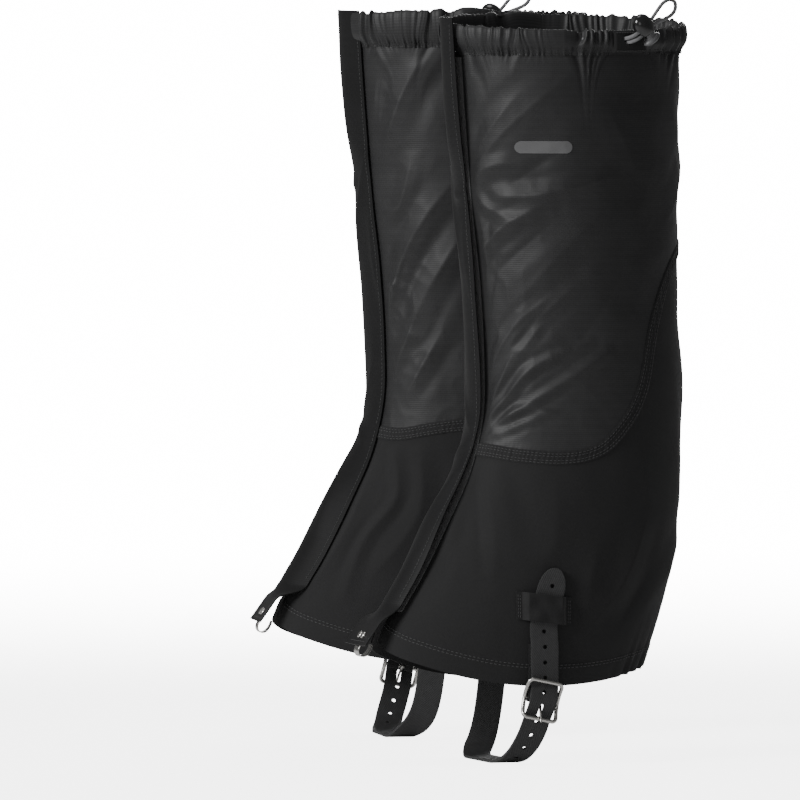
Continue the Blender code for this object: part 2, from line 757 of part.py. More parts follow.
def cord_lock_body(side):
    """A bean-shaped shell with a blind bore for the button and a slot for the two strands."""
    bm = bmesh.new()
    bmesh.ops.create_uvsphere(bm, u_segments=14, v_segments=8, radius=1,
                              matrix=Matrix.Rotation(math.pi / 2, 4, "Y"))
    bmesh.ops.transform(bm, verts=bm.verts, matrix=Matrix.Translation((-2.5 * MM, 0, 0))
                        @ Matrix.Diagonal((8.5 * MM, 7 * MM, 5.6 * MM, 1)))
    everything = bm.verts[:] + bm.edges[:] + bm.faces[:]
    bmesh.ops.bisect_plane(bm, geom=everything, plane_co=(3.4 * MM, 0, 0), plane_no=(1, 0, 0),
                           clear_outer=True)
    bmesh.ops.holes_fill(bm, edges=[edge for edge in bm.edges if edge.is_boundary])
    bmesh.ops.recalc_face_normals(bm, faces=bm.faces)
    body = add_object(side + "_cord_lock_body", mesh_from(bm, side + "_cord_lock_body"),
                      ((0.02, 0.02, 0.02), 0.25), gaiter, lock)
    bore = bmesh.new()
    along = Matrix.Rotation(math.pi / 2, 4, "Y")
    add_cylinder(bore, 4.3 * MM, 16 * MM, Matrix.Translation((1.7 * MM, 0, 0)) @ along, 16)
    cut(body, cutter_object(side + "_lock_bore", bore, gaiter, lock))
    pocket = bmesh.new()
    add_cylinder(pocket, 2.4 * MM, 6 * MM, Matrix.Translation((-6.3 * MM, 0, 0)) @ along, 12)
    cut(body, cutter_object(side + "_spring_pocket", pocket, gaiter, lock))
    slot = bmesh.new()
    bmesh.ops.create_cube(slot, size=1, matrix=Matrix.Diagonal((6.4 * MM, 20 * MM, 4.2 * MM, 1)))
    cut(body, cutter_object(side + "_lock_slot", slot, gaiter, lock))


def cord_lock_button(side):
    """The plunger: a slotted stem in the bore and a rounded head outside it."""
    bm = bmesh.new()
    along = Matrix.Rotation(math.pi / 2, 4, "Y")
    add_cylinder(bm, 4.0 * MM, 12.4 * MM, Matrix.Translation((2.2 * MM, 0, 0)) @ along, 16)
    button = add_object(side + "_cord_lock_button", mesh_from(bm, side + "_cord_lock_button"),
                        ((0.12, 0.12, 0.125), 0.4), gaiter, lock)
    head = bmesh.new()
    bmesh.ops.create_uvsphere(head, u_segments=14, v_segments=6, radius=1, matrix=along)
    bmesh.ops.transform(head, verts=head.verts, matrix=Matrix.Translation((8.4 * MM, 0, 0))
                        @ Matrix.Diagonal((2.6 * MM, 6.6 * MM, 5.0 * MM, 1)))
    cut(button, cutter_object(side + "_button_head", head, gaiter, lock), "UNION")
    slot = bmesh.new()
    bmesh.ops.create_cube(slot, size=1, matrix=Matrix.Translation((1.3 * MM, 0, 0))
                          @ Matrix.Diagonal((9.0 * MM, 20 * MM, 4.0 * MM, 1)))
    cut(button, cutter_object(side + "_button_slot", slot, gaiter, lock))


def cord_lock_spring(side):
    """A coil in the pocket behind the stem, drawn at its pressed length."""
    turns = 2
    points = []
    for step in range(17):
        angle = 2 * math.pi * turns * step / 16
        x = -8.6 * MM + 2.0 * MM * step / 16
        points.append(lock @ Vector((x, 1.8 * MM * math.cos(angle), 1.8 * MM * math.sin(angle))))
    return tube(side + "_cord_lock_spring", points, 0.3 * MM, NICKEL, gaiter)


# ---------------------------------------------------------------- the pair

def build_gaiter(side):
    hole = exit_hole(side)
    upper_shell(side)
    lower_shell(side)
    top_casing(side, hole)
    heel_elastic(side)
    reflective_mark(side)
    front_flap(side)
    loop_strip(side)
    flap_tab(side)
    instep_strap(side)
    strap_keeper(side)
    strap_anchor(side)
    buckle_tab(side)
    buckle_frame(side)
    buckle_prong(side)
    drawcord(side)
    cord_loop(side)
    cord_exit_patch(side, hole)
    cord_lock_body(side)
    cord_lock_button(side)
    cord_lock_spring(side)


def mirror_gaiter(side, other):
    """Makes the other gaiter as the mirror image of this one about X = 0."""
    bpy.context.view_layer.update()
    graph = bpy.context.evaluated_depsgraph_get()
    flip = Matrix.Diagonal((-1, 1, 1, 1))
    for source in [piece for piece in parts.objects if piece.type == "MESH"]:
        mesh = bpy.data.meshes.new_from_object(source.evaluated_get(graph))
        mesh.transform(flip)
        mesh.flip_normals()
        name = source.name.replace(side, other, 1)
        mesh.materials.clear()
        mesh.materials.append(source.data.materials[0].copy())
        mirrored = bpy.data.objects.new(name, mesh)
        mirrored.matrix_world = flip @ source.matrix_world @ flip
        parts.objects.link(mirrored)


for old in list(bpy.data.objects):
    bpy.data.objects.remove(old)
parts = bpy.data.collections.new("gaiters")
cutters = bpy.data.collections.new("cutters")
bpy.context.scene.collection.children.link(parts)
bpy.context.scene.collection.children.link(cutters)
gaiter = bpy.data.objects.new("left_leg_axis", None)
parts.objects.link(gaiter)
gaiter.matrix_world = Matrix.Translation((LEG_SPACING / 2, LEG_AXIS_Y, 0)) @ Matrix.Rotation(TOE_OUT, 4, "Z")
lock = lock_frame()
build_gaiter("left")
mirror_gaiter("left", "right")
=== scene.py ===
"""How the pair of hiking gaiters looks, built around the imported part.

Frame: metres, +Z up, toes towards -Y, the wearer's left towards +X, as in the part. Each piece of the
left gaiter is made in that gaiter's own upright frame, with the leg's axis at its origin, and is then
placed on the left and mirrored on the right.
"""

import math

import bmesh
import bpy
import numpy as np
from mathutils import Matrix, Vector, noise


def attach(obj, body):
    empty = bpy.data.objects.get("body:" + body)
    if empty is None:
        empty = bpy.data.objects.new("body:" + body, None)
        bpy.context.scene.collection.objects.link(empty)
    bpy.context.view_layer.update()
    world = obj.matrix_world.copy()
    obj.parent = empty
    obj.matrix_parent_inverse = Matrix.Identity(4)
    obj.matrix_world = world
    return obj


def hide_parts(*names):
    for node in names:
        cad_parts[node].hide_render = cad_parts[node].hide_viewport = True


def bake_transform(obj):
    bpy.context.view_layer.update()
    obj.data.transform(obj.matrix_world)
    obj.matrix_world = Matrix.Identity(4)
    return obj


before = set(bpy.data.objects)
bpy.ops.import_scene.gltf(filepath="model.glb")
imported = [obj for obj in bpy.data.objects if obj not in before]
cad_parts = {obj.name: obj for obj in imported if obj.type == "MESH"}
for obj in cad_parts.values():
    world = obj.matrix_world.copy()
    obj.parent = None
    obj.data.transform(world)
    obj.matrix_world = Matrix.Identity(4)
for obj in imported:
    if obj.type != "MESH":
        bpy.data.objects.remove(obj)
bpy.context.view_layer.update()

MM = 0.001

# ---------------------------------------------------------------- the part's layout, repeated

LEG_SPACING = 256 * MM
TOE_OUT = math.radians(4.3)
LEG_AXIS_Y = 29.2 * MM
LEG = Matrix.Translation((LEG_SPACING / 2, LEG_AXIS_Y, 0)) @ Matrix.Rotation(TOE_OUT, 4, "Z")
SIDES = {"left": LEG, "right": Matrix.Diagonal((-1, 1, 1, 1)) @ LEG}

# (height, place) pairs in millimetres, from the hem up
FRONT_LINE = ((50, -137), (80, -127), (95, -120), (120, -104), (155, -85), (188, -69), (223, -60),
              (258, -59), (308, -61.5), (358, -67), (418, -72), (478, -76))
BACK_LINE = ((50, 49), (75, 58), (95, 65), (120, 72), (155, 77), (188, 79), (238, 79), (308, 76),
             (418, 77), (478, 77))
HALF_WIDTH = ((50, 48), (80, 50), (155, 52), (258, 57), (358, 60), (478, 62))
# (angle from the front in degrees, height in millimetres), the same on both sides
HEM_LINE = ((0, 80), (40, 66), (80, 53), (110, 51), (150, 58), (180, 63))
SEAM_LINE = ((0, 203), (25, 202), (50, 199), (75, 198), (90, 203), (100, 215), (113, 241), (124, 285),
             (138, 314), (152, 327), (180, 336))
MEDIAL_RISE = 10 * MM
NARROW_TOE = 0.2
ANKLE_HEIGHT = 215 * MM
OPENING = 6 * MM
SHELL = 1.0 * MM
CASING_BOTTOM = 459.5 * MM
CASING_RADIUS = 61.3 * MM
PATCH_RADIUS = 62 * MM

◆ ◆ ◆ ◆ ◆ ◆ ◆

■ YOUR GOAL
Exactly the lines from the line that has "mesh.transform(flip)" through the line that has "if empty is" are to be repeated, both included, with nothing added.

■ SOLUTION TO THIS TASK
        mesh.transform(flip)
        mesh.flip_normals()
        name = source.name.replace(side, other, 1)
        mesh.materials.clear()
        mesh.materials.append(source.data.materials[0].copy())
        mirrored = bpy.data.objects.new(name, mesh)
        mirrored.matrix_world = flip @ source.matrix_world @ flip
        parts.objects.link(mirrored)


for old in list(bpy.data.objects):
    bpy.data.objects.remove(old)
parts = bpy.data.collections.new("gaiters")
cutters = bpy.data.collections.new("cutters")
bpy.context.scene.collection.children.link(parts)
bpy.context.scene.collection.children.link(cutters)
gaiter = bpy.data.objects.new("left_leg_axis", None)
parts.objects.link(gaiter)
gaiter.matrix_world = Matrix.Translation((LEG_SPACING / 2, LEG_AXIS_Y, 0)) @ Matrix.Rotation(TOE_OUT, 4, "Z")
lock = lock_frame()
build_gaiter("left")
mirror_gaiter("left", "right")
=== scene.py ===
"""How the pair of hiking gaiters looks, built around the imported part.

Frame: metres, +Z up, toes towards -Y, the wearer's left towards +X, as in the part. Each piece of the
left gaiter is made in that gaiter's own upright frame, with the leg's axis at its origin, and is then
placed on the left and mirrored on the right.
"""

import math

import bmesh
import bpy
import numpy as np
from mathutils import Matrix, Vector, noise


def attach(obj, body):
    empty = bpy.data.objects.get("body:" + body)
    if empty is None:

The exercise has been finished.